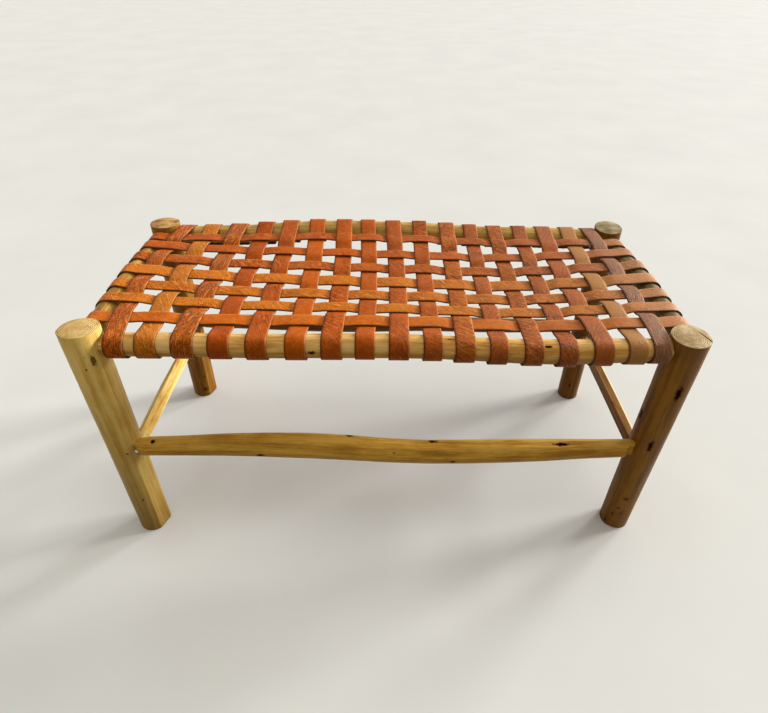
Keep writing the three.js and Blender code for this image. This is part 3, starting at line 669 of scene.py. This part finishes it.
def strapLine(node, along):
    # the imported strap's middle line: rows of place, side and height, with its width
    side = 1 - along
    rows = {}
    for corner in pointsOf(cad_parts[node]):
        rows.setdefault((round(corner[along], 5), round(corner[2], 5)), set()).add(round(corner[side], 5))
    faces = []
    for (place, height), sides in rows.items():
        if max(sides) - min(sides) > strapWork["narrowest"]:
            faces.append(np.array((place, (max(sides) + min(sides)) / 2, height, max(sides) - min(sides))))
    line = []
    while faces:
        first = faces.pop()
        gaps = [np.hypot(first[0] - other[0], first[2] - other[2]) for other in faces]
        line.append((first + faces.pop(int(np.argmin(gaps)))) / 2)
    foremost = min(row[0] for row in line)
    nearEnd = [row for row in line if row[0] < foremost + strapWork["endReach"]]
    lowest = min(row[2] for row in nearEnd)
    tail = max((row for row in nearEnd if row[2] < lowest + strapWork["endRise"]), key=lambda row: row[0])
    ordered = [tail]
    heading = np.array([-1.0, 0.0])
    while len(line) > 1:
        line = [row for row in line if row is not tail]
        nextRow = min(line, key=lambda row: detour(row, tail, heading))
        heading = (nextRow - tail)[[0, 2]] / np.linalg.norm((nextRow - tail)[[0, 2]])
        tail = nextRow
        ordered.append(tail)
    return ordered


def easedLine(line):
    # rounds the corners of the line, and keeps the middles of its flats
    path = [line[0]]
    for k in range(1, len(line) - 1):
        start, corner, end = (line[k - 1] + line[k]) / 2, line[k], (line[k] + line[k + 1]) / 2
        for step in range(strapWork["perBend"]):
            t = step / strapWork["perBend"]
            path.append(start * (1 - t) ** 2 + corner * 2 * t * (1 - t) + end * t * t)
    path.append((line[-2] + line[-1]) / 2)
    path.append(line[-1])
    return np.array(path)


def waver(kind, s, seed, other):
    waves, seedStep = strapWork[kind]
    return noise.noise(Vector((s * waves, seed * seedStep, other)))


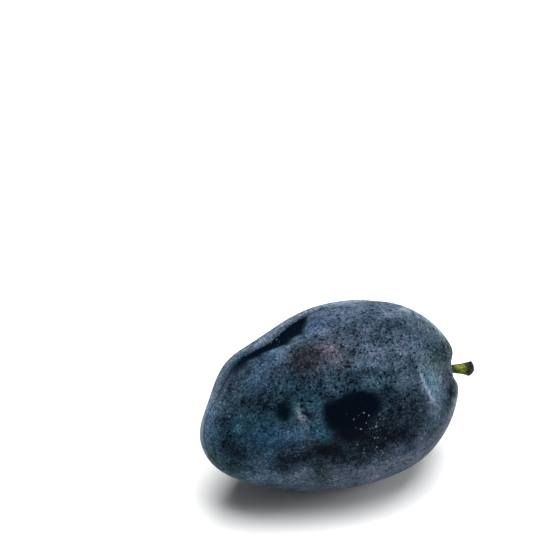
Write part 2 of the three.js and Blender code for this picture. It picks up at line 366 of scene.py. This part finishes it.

******

Required work: Extract all lines that hold the word "code".

Task output:
Keep writing the three.js and Blender code for this image. This is part 3, starting at line 669 of scene.py. This part finishes it.
Write part 2 of the three.js and Blender code for this picture. It picks up at line 366 of scene.py. This part finishes it.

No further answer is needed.